Fri, September 6, 12:00 to 1:30pm, Pennsylvania Convention Center (PCC), 108B

Abstract

“Advertising” is not a keyword of Marx’s critique of political economy. On one level, this should not be surprising; after all, practices of advertising were but a minor appendage to the functioning of industrial capitalism in the nineteenth century. Today, however, advertising has become structurally fundamental to the capitalism of mass society. It is thus striking that there has been rather little attention to this theme amid the recent efflorescence of new readings of Marx that seek to demonstrate his continued relevance to our own changed conditions. This paper assembles the elements of what we reconstruct as Marx’s—mostly implicit—account of advertising, demonstrating its relevance to the contemporary study of advertising as an economic and political phenomenon. We make an argument in three steps. First, we collect and analyze the role of the scattered references to particular advertisements and marketing practices that do appear intermittently, but consistently, across Marx‘s writings on capitalism (especially in his recurrent discussions of American newspaper advertisements for slave auctions).
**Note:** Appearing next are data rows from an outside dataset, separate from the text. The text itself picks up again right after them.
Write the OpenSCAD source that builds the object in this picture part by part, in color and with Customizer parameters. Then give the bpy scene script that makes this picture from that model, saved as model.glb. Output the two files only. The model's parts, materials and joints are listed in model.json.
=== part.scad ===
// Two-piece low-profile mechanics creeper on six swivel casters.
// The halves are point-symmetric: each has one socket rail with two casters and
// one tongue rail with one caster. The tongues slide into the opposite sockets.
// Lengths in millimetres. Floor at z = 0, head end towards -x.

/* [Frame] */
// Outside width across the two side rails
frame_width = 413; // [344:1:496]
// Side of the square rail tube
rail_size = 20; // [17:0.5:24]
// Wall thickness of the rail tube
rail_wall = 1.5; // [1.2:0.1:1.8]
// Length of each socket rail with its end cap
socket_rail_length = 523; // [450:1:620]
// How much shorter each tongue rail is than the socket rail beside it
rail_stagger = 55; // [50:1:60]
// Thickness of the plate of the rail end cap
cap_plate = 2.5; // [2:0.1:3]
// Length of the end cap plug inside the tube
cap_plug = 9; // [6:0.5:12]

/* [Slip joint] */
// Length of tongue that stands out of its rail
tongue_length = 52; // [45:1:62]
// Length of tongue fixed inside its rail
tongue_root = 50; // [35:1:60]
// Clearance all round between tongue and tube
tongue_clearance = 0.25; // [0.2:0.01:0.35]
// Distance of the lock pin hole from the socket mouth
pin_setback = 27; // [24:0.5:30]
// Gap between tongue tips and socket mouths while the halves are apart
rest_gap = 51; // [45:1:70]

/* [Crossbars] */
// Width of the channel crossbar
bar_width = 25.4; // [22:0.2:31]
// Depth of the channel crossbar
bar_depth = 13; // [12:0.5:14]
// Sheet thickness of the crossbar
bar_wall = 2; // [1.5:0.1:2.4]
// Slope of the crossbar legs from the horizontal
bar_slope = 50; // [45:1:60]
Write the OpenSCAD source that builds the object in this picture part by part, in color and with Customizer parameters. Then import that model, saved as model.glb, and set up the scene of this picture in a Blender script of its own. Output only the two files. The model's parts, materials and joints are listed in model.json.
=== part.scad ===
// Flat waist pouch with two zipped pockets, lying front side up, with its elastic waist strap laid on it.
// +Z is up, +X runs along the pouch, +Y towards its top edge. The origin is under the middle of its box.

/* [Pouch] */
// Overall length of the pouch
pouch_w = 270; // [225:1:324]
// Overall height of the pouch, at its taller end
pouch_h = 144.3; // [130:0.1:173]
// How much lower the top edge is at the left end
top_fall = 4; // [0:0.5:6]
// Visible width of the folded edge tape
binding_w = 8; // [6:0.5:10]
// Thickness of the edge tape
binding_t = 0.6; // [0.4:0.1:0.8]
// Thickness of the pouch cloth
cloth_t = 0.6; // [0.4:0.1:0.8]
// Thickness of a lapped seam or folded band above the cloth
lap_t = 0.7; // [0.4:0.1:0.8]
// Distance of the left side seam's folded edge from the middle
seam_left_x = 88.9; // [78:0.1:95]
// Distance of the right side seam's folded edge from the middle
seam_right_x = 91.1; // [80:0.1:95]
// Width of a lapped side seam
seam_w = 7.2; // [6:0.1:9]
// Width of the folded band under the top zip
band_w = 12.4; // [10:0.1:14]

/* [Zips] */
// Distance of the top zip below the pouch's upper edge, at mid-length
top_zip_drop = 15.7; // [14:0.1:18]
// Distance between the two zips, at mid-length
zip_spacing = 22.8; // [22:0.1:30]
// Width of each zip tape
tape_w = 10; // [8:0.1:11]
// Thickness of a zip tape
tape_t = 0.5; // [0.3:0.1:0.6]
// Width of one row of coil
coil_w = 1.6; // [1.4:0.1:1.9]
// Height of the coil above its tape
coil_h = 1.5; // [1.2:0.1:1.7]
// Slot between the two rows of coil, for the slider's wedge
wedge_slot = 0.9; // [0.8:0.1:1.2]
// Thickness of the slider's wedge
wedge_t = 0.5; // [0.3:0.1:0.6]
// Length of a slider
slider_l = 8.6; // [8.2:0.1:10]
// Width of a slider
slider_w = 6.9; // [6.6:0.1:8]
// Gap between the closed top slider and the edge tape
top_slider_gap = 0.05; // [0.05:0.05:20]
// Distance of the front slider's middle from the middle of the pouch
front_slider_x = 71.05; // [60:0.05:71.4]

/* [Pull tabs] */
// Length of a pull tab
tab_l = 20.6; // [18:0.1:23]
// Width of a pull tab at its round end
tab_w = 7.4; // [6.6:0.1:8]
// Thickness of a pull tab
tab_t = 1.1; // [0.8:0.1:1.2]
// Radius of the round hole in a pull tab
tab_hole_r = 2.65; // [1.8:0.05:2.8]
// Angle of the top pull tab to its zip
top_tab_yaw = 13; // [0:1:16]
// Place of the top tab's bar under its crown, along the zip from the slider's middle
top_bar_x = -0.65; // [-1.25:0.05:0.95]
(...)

Second, we recover from the second volume of Marx’s Capital a forgotten concept whose full significance can only be understood when it is rethought in terms of the advertisement: the concept of the "use-effect." On our reading, this term turns out to be fundamental to Marx’s neglected theory of use-value. Use-value is not merely the qualitative side of the commodity that allows it to satisfy some extra-economic or pre-political needs; the use-value is instead an effect, the outcome of a complex process of social and political construction. Today the production of use-effects is organized systematically through the advertising industry and has become fundamental not only to the economic organization of capitalist markets but also to the political administration of capitalist democracies. In our third section, we show that this theory of advertising as the production of use-effects in fact anticipates and goes beyond the key insights of critical studies of advertising from both post-Marxists and liberals, ranging from Jean Baudrillard to Shoshana Zuboff. When made explicit, Marx’s implicit theory of advertising turns out to be even more relevant to our time than it could hope to have been in his own.